When last we saw the fat panda and unlikely kung fu master Po (voiced by Jack Black, “Gulliver’s Travels”), he had proven himself worthy of the Dragon Warrior title for which he was chosen. Now, we find that Po has been accepted amongst his kung fu piers as a master martial artist despite his unorthodox and often distracted form. Tigress (Angelina Jolie, “The Tourist”), who expected to gain the Dragon Warrior title in the first film, holds no grudges and considers Po her superior, although she can help him out of a bind when he gets into one.

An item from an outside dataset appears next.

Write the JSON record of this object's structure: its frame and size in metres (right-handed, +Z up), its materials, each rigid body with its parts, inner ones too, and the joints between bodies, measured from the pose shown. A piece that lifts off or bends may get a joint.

Enter Shen, a peacock that wants to rule all of China and the world. Voiced to scene chewing perfection by Gary Oldman (“Harry Potter and the Prisoner of Azkaban”), we learn through traditional animation flashbacks that Soothsayer (Michelle Yeoh, “The Mummy: Tomb of the Dragon Emperor”), a goat seer, has prophesized that a creature of black and white will eventually defeat him. To prevent this prophecy from coming true, Shen has all the Pandas killed. Don’t these animals watch movies? You can’t get around a prophecy that way.

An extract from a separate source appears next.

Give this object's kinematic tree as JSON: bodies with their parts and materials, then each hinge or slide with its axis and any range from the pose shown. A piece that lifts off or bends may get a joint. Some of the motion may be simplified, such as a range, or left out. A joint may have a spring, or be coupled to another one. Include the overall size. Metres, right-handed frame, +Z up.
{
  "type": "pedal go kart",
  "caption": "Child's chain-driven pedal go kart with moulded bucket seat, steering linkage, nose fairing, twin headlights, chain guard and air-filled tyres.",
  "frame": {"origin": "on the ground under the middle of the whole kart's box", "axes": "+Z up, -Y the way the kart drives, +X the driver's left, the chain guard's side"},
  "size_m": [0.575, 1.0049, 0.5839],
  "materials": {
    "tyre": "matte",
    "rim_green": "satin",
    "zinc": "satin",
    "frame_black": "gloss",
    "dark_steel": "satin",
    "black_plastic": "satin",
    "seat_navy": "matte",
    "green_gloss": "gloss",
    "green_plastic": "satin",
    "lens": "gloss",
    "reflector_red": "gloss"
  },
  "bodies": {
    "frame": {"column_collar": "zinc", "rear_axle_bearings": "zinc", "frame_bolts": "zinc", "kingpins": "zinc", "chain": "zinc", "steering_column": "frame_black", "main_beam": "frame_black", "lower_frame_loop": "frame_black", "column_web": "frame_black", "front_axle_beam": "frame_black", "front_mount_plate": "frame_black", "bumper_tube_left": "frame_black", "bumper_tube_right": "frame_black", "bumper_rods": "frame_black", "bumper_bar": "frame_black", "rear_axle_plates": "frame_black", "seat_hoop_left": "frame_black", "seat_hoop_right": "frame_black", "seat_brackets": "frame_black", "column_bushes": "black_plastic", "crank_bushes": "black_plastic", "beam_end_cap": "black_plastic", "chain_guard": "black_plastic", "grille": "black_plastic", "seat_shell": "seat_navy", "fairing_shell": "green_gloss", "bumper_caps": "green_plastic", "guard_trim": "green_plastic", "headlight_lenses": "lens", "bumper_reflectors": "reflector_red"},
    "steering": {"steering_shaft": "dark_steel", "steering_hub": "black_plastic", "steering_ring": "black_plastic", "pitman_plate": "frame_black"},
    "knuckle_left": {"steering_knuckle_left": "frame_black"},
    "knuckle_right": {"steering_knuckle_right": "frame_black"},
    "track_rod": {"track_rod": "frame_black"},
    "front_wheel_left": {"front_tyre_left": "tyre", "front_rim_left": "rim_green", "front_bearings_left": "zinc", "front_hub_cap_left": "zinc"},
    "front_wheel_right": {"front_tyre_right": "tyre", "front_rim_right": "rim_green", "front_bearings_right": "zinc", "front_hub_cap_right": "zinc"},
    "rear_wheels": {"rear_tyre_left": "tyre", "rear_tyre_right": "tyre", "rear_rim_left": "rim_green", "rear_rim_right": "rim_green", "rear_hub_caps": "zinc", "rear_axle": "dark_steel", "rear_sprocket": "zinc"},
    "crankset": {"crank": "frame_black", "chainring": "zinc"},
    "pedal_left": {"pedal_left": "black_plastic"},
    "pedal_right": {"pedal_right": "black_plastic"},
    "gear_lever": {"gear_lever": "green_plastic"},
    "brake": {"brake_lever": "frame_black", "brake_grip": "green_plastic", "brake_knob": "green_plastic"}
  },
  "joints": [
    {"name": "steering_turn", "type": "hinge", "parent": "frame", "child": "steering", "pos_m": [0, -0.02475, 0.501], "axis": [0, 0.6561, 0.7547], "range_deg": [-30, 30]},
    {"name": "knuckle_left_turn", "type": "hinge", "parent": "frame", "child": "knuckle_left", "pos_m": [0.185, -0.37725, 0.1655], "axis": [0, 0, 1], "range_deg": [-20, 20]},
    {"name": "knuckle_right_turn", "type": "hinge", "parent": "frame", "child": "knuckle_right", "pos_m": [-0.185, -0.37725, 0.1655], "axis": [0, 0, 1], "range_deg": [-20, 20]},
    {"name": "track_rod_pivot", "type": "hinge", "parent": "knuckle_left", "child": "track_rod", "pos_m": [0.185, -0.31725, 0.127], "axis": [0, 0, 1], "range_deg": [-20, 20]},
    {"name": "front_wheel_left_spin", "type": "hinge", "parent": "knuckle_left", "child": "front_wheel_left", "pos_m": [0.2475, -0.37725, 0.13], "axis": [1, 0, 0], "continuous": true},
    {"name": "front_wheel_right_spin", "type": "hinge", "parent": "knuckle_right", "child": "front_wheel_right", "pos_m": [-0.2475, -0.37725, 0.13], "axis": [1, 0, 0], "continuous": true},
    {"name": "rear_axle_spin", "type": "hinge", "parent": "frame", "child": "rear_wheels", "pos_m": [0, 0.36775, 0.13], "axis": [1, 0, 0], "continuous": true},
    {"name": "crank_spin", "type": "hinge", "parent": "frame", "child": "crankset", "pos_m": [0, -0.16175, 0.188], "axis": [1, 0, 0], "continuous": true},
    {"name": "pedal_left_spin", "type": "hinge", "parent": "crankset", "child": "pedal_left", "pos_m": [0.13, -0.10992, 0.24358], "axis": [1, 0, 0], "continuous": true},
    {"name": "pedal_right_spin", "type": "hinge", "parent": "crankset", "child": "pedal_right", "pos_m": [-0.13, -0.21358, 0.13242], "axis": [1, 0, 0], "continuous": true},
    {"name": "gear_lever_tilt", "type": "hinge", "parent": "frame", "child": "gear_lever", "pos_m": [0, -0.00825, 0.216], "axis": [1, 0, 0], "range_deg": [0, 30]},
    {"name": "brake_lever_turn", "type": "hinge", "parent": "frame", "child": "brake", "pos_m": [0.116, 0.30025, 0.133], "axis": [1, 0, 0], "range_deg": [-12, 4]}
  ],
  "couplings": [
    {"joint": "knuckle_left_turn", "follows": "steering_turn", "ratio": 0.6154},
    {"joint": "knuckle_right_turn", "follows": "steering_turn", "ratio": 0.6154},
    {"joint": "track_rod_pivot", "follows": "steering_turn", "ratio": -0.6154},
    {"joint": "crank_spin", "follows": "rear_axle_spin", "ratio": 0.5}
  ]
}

We know that Po lives, and now we discover just why his father is a duck. This is where the story of “Kung Fu Panda 2” really starts to hook me. Po was abandoned and adopted by the duck, Mr. Ping (James Hong, “Balls of Fury”). Any Chinese adoption story is close to my heart. However, for Po this leaves some questions in his heart, which makes it difficult for him to find the inner peace necessary to be the best Dragon Warrior he can be.
First time feature director Jennifer Yuh doesn’t stray from the designs of the original. She came up through Hollywood animation as a storyboard artist and that shows in her traditionally animated flashback segments, which contain the most spectacular animation in the movie. Even in the CGI portions, which make up most of the movie’s action, the artistic design retains the same beautiful far eastern influence as the first film.
In the typical tradition of Chinese martial arts films, “Kung Fu Panda 2” does a good job incorporating the environment and settings into its action sequences. There’s an impressive chase through the streets that incorporates a rickshaw as a weapon. A street puppet gets put to creative use. There is also a nice water battle sequence and the obligatory sparks and factory sequence.
“Kung Fu Panda 2” certainly won’t change any minds that may have not enjoyed the first film, but it’s a capable sequel that retains the same skilled level of animation filmmaking as the first film. It won’t disappoint those looking for more of the same from the world of Po and his cohorts, and for those of you who like a good adoption story thrown into your family entertainment, well that can be considered a bonus.